Más allá de si las administraciones de Miguel Ángel Mancera (2012-2018) y José Ramón Amieva (2018) ocultaron o maquillaron las cifras sobre homicidios en la ciudad capital –asunto que debe esclarecerse en aras de la transparencia y la rendición de cuentas–, es indudable que en el sexenio anterior se experimentó en la capital de la República un gravísimo incremento de los fenómenos delictivos; la autoridad perdió el control de las calles en diversas delegaciones (hoy alcaldías) y barrios, y la percepción de seguridad se desplomó en forma inversamente proporcional. No puede soslayarse el contexto nacional del deterioro descrito: en ese periodo se mantuvieron la violencia delictiva y la ruptura del estado de derecho en el país, incluso crecieron respecto del sexenio 2006-2012, de por sí catastrófico en materia de criminalidad y muertes violentas, y la capital de la República no habría podido mantenerse al margen de tal escenario.

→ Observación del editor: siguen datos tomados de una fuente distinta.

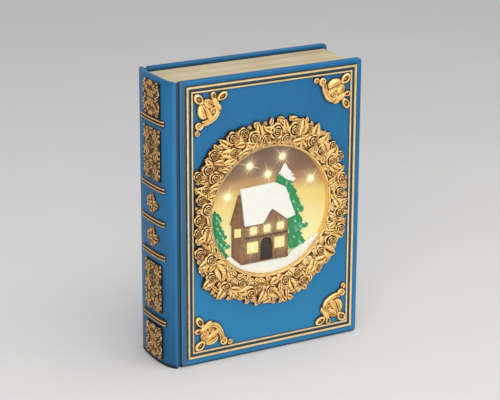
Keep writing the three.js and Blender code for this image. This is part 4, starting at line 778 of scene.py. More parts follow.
# Leaves: degrees and share of the way out of each tip, lean from straight outward in degrees, size.
LEAVES = (
    (126, 1.04, 20, 1.1), (115, 0.98, -25, 0.9), (101, 0.96, 0, 1.1), (91, 0.86, -10, 0.9), (83, 0.9, 15, 1),
    (71, 0.96, 10, 1.1), (59, 1, 15, 1.1), (50, 0.96, -10, 1), (39, 1.01, 0, 1.1), (24, 1, 5, 1),
    (12, 0.98, -20, 0.8), (1, 0.98, 10, 0.8), (347, 0.98, 20, 0.8), (334, 1, -5, 1.1), (323, 1.02, 5, 1.2),
    (311, 0.94, -20, 1), (300, 0.84, 15, 1), (287, 0.84, 10, 1.2), (278, 0.82, 20, 1), (269, 0.92, 0, 1.1),
    (259, 0.86, -20, 1), (247, 0.92, -15, 0.9), (240, 0.95, 10, 1), (231, 1, 5, 1.1), (220, 1.04, -5, 1.2),
    (208, 1, -5, 1.1), (191, 0.98, 15, 0.8), (171, 0.98, 15, 0.8), (157, 1, 0, 1), (139, 0.98, -20, 0.8),
    (131, 0.66, 40, 1), (114, 0.5, 50, 0.9), (98, 0.68, 60, 0.9), (65, 0.4, -50, 1), (52, 0.6, 60, 1),
    (25, 0.6, -60, 0.8), (0, 0.7, 40, 0.8), (319, 0.66, 60, 1), (299, 0.5, -60, 1), (273, 0.72, 50, 1),
    (241, 0.66, -50, 1), (225, 0.5, 60, 1), (212, 0.3, -60, 0.8), (194, 0.55, 60, 1.1), (157, 0.3, -50, 0.8),
    (134, 0.36, 60, 0.9),
)


def wreath_reach(angle):
    """Distance from the window's middle to the wreath's outline."""
    across = abs(math.cos(angle)) / WREATH_HALF_WIDE
    up = abs(math.sin(angle)) / WREATH_HALF_TALL
    power = OUTLINE_POWER + OUTLINE_SWING * math.cos(angle - OUTLINE_PEAK)
    reach = (across ** power + up ** power) ** (-1 / power)
    for degrees, half, depth in OUTLINE_HOLLOWS:
        away = (math.degrees(angle) - degrees + 180) % 360 - 180
        reach -= depth * math.exp(-(away / half) ** 2)
    return reach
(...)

Sin embargo, no todo el desastre capitalino en materia de seguridad pública puede explicarse por el telón de fondo del resto del país: hubo también factores locales que agudizaron la situación, como el incremento de la corrupción en las oficinas públicas y el asentamiento en esta entidad de cárteles del narcotráfico. Aunque Mancera se empecinó en negar la presencia del tráfico de drogas y de sus organizaciones, la propia escalada de enfrentamientos entre éstas o con las fuerzas públicas hicieron inocultable el hecho de que para el narcotráfico la capital de la República se había convertido en una plaza codiciada.

En suma, la violencia delictiva y las muertes que por ello se han registrado este mes en la ciudad son, en lo fundamental, expresión de una herencia desastrosa, agudizada acaso por las afectaciones que pudieron haber sufrido las redes de complicidad entre funcionarios de las administraciones anteriores y grupos delictivos, a consecuencia del cambio de gobierno federal y local.

En la circunstancia actual, Ciudad de México habrá de ser una suerte de campo de pruebas del cambio de paradigma anunciado por la presidencia de Andrés Manuel López Obrador, y compartido en lo fundamental por el gobierno de Claudia Sheinbaum, en materia de seguridad y combate a la delincuencia: abandonar el énfasis en las medidas policiales y militares, y emprender el ataque a las causas profundas de la inseguridad, que son sociales y económicas.

La apuesta por abatir el desempleo, integrar a los jóvenes al trabajo o a la educación, combatir el lavado de dinero y la impunidad, fortalecer los servicios de salud y dignificar y sanear las cárceles, entre otras medidas.

En principio, tales acciones deberían reducir en forma significativa las expresiones de la ilegalidad, la violencia y el crimen. Por lo avanzado de sus leyes y programas sociales y por la sintonía entre sus autoridades y el Ejecutivo federal, la ciudad capital es un escenario privilegiado para demostrarlo.